# THE DATA:
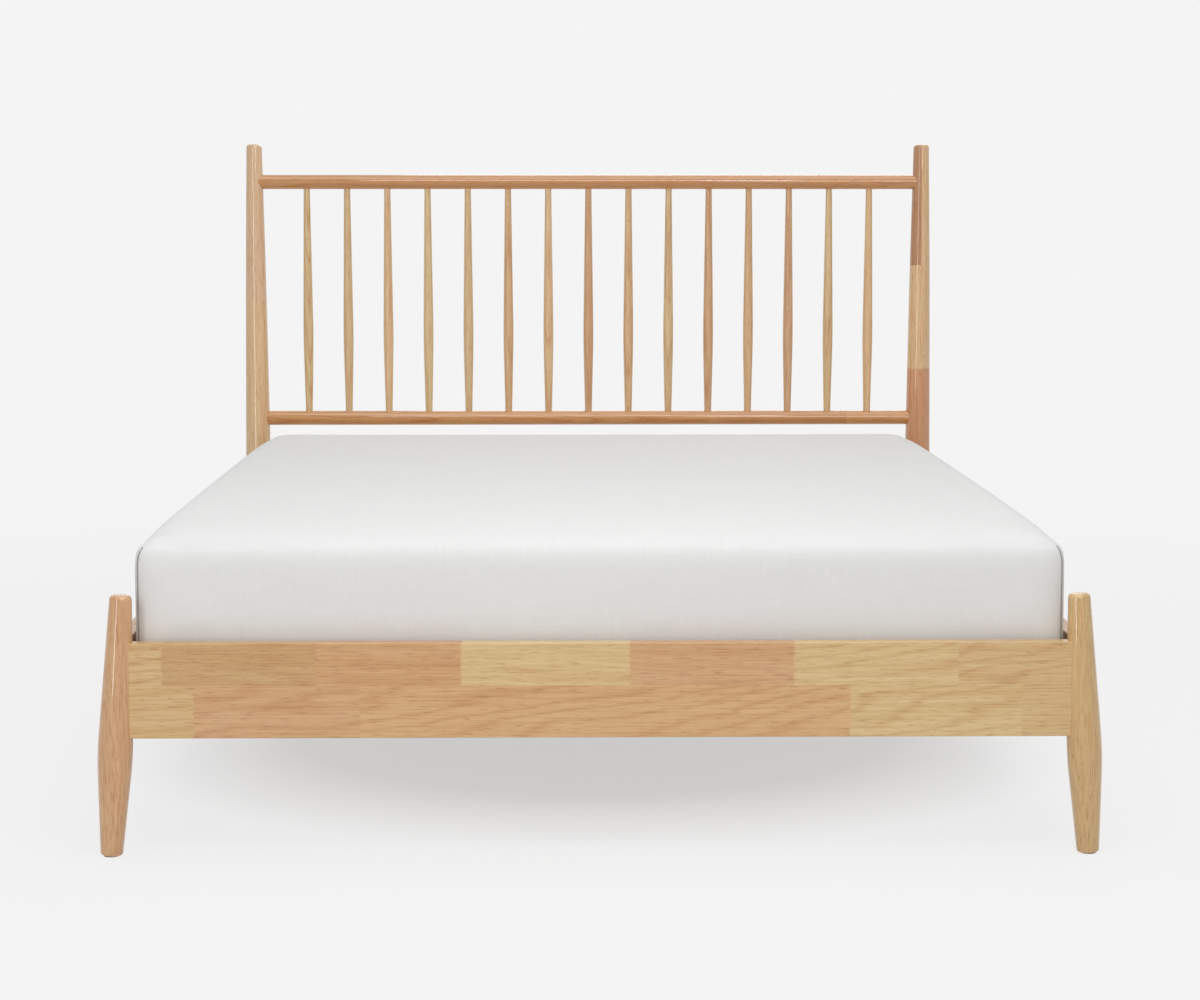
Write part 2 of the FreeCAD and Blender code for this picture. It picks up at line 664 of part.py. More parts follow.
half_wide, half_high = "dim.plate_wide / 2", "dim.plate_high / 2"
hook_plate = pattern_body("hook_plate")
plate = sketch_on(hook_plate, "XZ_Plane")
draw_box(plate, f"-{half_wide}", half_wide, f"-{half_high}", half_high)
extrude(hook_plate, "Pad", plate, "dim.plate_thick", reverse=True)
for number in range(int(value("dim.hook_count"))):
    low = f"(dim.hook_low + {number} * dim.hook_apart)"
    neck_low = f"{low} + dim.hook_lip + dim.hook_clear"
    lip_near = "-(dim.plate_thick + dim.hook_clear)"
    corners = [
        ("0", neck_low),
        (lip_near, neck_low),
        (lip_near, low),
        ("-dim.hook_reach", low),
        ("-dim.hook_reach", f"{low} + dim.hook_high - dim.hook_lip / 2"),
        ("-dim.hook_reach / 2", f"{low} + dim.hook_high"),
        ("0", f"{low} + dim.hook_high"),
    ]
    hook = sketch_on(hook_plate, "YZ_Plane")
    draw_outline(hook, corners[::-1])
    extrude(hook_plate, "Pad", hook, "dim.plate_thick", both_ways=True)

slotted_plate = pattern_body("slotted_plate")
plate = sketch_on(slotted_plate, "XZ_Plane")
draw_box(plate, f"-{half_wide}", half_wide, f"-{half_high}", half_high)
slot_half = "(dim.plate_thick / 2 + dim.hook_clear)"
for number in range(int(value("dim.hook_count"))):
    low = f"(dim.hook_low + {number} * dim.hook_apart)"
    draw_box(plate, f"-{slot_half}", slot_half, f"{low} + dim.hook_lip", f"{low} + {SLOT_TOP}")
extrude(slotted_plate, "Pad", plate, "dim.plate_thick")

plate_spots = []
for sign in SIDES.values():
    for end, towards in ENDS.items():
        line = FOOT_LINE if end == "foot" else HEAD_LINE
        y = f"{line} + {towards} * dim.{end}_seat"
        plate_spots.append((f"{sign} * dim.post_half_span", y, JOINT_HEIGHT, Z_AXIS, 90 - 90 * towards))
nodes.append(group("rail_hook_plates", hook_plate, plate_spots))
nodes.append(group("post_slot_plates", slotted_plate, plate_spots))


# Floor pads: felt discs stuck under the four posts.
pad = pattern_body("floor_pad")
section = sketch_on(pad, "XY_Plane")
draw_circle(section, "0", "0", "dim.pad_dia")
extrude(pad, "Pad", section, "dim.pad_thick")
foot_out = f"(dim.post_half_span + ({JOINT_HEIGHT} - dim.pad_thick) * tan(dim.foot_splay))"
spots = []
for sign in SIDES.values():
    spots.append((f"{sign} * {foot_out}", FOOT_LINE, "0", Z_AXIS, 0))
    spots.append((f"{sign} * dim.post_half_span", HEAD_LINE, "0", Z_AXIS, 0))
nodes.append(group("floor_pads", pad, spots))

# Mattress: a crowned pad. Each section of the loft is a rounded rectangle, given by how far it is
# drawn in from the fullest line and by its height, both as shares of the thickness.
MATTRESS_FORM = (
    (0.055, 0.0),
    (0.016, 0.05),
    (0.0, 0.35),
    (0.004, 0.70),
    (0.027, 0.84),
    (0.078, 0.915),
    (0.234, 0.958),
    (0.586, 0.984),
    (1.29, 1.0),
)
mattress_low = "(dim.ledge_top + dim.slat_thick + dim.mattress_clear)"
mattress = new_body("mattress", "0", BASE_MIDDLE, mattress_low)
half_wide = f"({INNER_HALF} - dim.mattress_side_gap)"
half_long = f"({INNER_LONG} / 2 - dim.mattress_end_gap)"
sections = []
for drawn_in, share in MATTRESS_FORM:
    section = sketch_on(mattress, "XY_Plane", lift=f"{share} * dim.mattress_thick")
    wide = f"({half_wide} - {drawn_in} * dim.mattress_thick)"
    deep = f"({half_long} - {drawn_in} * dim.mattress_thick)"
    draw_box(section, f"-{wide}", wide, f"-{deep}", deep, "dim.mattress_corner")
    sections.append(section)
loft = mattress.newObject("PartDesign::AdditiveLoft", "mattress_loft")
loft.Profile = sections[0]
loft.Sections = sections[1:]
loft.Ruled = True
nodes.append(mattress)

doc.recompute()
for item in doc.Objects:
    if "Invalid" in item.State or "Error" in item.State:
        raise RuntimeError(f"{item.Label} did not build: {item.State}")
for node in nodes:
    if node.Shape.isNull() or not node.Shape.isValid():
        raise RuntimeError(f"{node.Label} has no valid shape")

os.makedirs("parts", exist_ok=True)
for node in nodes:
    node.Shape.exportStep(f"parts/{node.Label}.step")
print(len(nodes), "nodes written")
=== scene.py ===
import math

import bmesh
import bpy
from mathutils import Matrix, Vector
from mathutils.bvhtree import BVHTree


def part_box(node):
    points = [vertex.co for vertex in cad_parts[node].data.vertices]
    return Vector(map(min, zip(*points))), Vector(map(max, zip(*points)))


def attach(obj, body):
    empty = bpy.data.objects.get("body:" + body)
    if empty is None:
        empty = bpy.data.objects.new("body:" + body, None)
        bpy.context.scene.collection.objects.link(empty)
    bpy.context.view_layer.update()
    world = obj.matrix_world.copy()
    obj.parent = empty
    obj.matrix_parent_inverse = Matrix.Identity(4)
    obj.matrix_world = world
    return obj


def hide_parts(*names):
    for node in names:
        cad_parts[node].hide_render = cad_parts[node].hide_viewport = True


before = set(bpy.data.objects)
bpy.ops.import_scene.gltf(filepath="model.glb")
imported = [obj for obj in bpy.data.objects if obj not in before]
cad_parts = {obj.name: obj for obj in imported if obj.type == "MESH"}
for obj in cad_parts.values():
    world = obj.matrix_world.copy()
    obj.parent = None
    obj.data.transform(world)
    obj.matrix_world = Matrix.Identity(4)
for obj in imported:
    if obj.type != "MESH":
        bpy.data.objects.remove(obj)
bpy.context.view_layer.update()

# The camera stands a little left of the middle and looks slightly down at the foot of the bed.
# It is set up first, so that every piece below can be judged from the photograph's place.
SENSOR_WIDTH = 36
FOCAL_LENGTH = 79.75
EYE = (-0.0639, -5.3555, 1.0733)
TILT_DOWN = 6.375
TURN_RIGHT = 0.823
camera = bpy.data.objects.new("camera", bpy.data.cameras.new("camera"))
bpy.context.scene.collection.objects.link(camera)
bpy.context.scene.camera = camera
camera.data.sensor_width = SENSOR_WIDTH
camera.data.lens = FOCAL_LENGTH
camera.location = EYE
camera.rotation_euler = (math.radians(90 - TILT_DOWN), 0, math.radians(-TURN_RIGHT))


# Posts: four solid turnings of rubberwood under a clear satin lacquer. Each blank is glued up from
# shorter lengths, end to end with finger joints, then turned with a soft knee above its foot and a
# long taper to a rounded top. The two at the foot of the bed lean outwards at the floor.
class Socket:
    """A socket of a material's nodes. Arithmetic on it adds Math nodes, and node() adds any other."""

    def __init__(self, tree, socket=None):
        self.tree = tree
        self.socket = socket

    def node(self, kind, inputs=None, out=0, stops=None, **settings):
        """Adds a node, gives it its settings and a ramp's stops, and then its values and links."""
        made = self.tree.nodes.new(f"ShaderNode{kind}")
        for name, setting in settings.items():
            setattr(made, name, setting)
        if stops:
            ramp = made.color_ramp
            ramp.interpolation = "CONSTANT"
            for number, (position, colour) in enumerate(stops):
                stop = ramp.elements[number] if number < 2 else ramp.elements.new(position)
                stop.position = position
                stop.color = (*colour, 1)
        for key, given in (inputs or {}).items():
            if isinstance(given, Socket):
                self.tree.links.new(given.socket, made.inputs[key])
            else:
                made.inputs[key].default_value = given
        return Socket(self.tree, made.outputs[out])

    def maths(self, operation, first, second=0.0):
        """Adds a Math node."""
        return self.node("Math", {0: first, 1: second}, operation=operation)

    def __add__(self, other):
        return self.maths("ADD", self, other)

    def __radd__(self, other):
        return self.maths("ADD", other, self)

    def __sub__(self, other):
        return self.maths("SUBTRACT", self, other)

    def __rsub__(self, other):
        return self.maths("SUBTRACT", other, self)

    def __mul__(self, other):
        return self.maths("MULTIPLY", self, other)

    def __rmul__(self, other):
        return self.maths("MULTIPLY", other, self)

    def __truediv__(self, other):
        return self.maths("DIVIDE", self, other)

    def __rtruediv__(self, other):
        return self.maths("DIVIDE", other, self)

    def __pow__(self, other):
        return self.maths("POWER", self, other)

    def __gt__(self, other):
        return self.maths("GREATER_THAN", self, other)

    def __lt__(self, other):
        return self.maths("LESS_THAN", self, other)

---

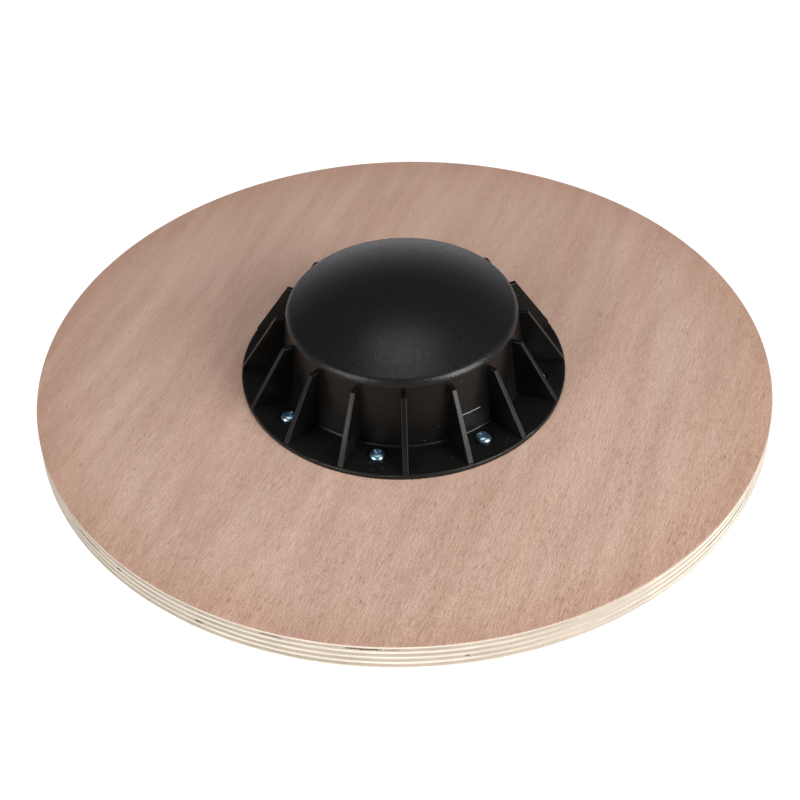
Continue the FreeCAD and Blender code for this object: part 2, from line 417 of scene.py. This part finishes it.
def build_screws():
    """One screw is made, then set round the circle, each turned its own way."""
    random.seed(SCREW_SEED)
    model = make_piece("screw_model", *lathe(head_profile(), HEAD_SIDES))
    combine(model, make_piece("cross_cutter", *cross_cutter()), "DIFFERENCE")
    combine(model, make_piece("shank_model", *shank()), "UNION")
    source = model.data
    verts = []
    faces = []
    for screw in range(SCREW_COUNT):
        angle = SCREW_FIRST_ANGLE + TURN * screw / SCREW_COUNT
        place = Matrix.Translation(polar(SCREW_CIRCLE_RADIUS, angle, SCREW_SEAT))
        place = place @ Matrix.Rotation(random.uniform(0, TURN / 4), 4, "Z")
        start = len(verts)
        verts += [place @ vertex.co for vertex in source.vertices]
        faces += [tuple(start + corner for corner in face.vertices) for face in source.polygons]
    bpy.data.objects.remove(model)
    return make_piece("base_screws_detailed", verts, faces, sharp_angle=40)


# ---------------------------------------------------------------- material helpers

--

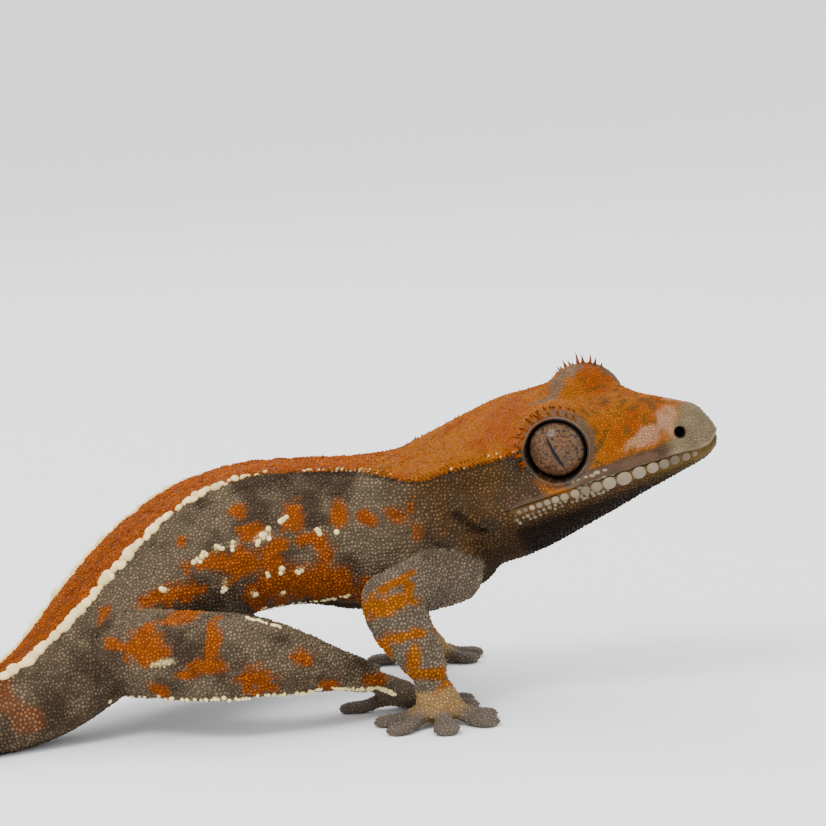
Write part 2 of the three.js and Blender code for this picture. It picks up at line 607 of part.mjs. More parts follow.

# YOUR OBJECTIVE:
Repeat exactly the lines running from the one with "doc.recompute()" through the one with "before = set(bpy.data.objects)", both included.

# EXPECTED OUTPUT:
doc.recompute()
for item in doc.Objects:
    if "Invalid" in item.State or "Error" in item.State:
        raise RuntimeError(f"{item.Label} did not build: {item.State}")
for node in nodes:
    if node.Shape.isNull() or not node.Shape.isValid():
        raise RuntimeError(f"{node.Label} has no valid shape")

os.makedirs("parts", exist_ok=True)
for node in nodes:
    node.Shape.exportStep(f"parts/{node.Label}.step")
print(len(nodes), "nodes written")
=== scene.py ===
import math

import bmesh
import bpy
from mathutils import Matrix, Vector
from mathutils.bvhtree import BVHTree


def part_box(node):
    points = [vertex.co for vertex in cad_parts[node].data.vertices]
    return Vector(map(min, zip(*points))), Vector(map(max, zip(*points)))


def attach(obj, body):
    empty = bpy.data.objects.get("body:" + body)
    if empty is None:
        empty = bpy.data.objects.new("body:" + body, None)
        bpy.context.scene.collection.objects.link(empty)
    bpy.context.view_layer.update()
    world = obj.matrix_world.copy()
    obj.parent = empty
    obj.matrix_parent_inverse = Matrix.Identity(4)
    obj.matrix_world = world
    return obj


def hide_parts(*names):
    for node in names:
        cad_parts[node].hide_render = cad_parts[node].hide_viewport = True


before = set(bpy.data.objects)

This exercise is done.